RECORDS PROVIDED »
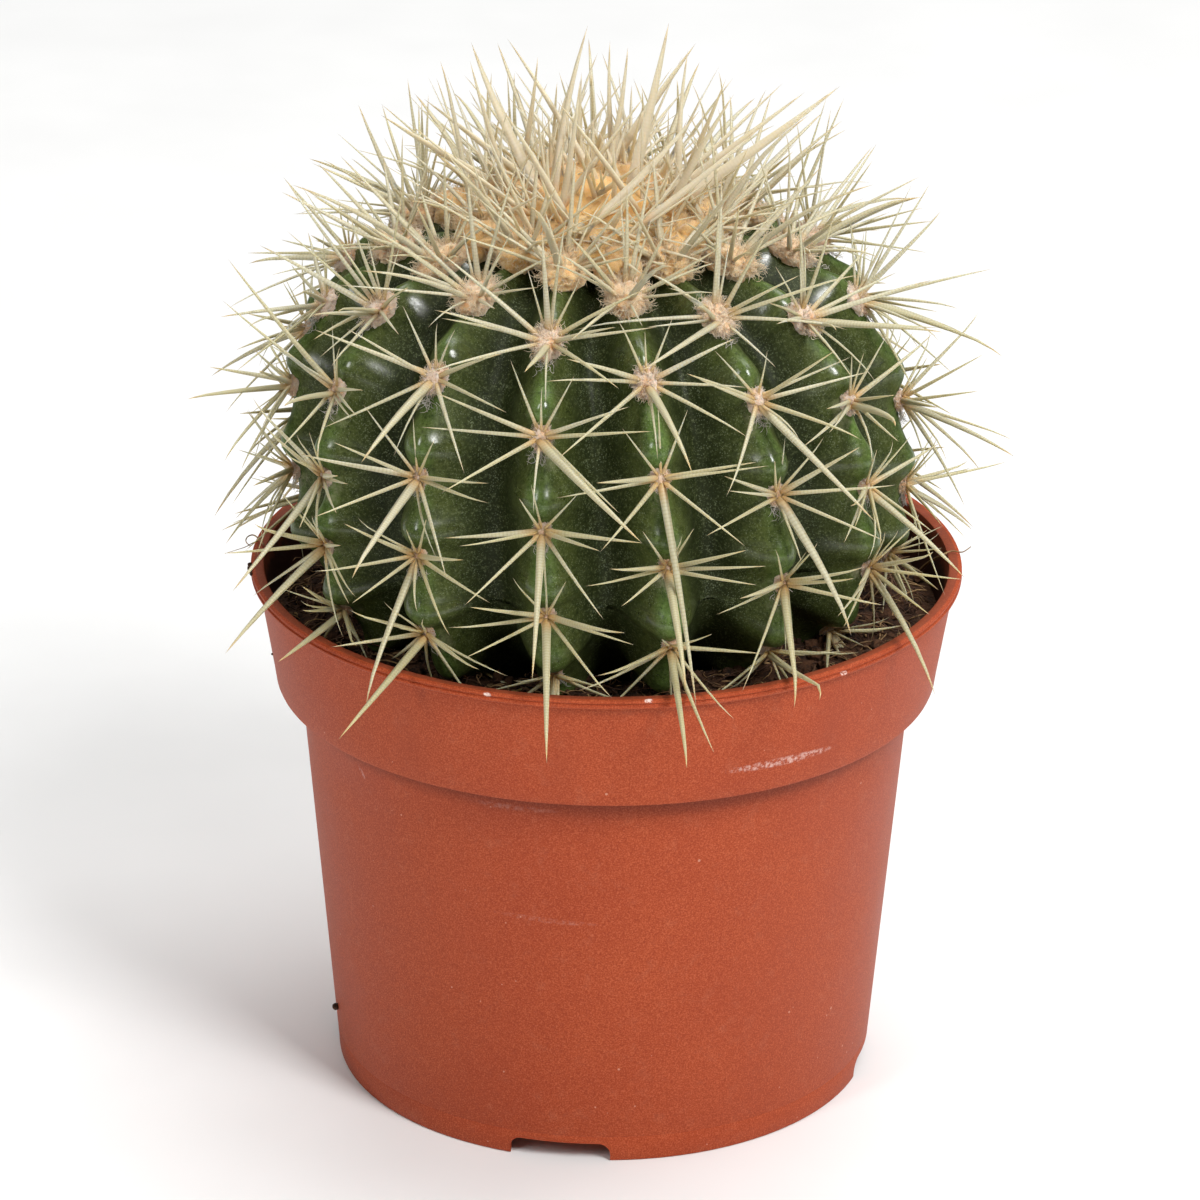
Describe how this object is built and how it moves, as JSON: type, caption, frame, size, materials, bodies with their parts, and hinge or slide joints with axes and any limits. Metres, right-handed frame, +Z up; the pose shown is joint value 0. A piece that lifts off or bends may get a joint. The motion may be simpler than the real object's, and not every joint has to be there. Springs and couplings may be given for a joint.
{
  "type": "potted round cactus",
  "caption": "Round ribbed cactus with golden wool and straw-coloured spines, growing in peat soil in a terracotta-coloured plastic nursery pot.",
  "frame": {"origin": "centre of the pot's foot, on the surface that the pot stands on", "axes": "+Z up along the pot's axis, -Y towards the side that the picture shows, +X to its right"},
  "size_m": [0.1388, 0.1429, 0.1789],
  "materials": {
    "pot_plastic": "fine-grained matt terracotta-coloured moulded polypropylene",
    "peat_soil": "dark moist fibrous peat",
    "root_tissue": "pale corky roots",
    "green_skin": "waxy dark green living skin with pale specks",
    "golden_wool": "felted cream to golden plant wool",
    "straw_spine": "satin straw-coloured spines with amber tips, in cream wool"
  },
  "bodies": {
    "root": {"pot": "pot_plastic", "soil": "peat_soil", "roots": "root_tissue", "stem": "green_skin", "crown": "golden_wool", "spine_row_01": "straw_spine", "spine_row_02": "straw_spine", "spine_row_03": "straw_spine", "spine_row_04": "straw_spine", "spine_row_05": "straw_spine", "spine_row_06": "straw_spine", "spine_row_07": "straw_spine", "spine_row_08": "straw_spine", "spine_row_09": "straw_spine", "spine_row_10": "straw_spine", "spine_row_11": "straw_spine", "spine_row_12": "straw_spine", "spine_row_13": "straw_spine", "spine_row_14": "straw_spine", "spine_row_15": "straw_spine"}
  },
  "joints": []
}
==
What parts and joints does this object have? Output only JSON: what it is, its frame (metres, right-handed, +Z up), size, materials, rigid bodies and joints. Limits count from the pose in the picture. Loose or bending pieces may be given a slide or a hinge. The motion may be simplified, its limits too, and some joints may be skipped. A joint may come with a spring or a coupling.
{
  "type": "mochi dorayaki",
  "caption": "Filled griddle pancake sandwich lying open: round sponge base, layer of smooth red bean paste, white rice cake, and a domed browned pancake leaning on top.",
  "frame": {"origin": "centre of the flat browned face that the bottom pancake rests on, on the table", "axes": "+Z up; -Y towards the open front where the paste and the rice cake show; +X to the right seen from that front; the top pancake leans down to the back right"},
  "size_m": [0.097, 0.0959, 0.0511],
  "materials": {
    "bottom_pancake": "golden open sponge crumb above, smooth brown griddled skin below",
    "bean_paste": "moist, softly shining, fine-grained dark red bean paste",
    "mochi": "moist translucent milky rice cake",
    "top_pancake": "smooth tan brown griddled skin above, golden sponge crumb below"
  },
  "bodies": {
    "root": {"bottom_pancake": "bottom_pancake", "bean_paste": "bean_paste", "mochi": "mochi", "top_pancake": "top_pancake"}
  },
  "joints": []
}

WHAT IS REQUIRED » Copy each line of the data that contains the word "materials".

RESPONSE TO THE EXERCISE »
Describe how this object is built and how it moves, as JSON: type, caption, frame, size, materials, bodies with their parts, and hinge or slide joints with axes and any limits. Metres, right-handed frame, +Z up; the pose shown is joint value 0. A piece that lifts off or bends may get a joint. The motion may be simpler than the real object's, and not every joint has to be there. Springs and couplings may be given for a joint.
  "materials": {
What parts and joints does this object have? Output only JSON: what it is, its frame (metres, right-handed, +Z up), size, materials, rigid bodies and joints. Limits count from the pose in the picture. Loose or bending pieces may be given a slide or a hinge. The motion may be simplified, its limits too, and some joints may be skipped. A joint may come with a spring or a coupling.
  "materials": {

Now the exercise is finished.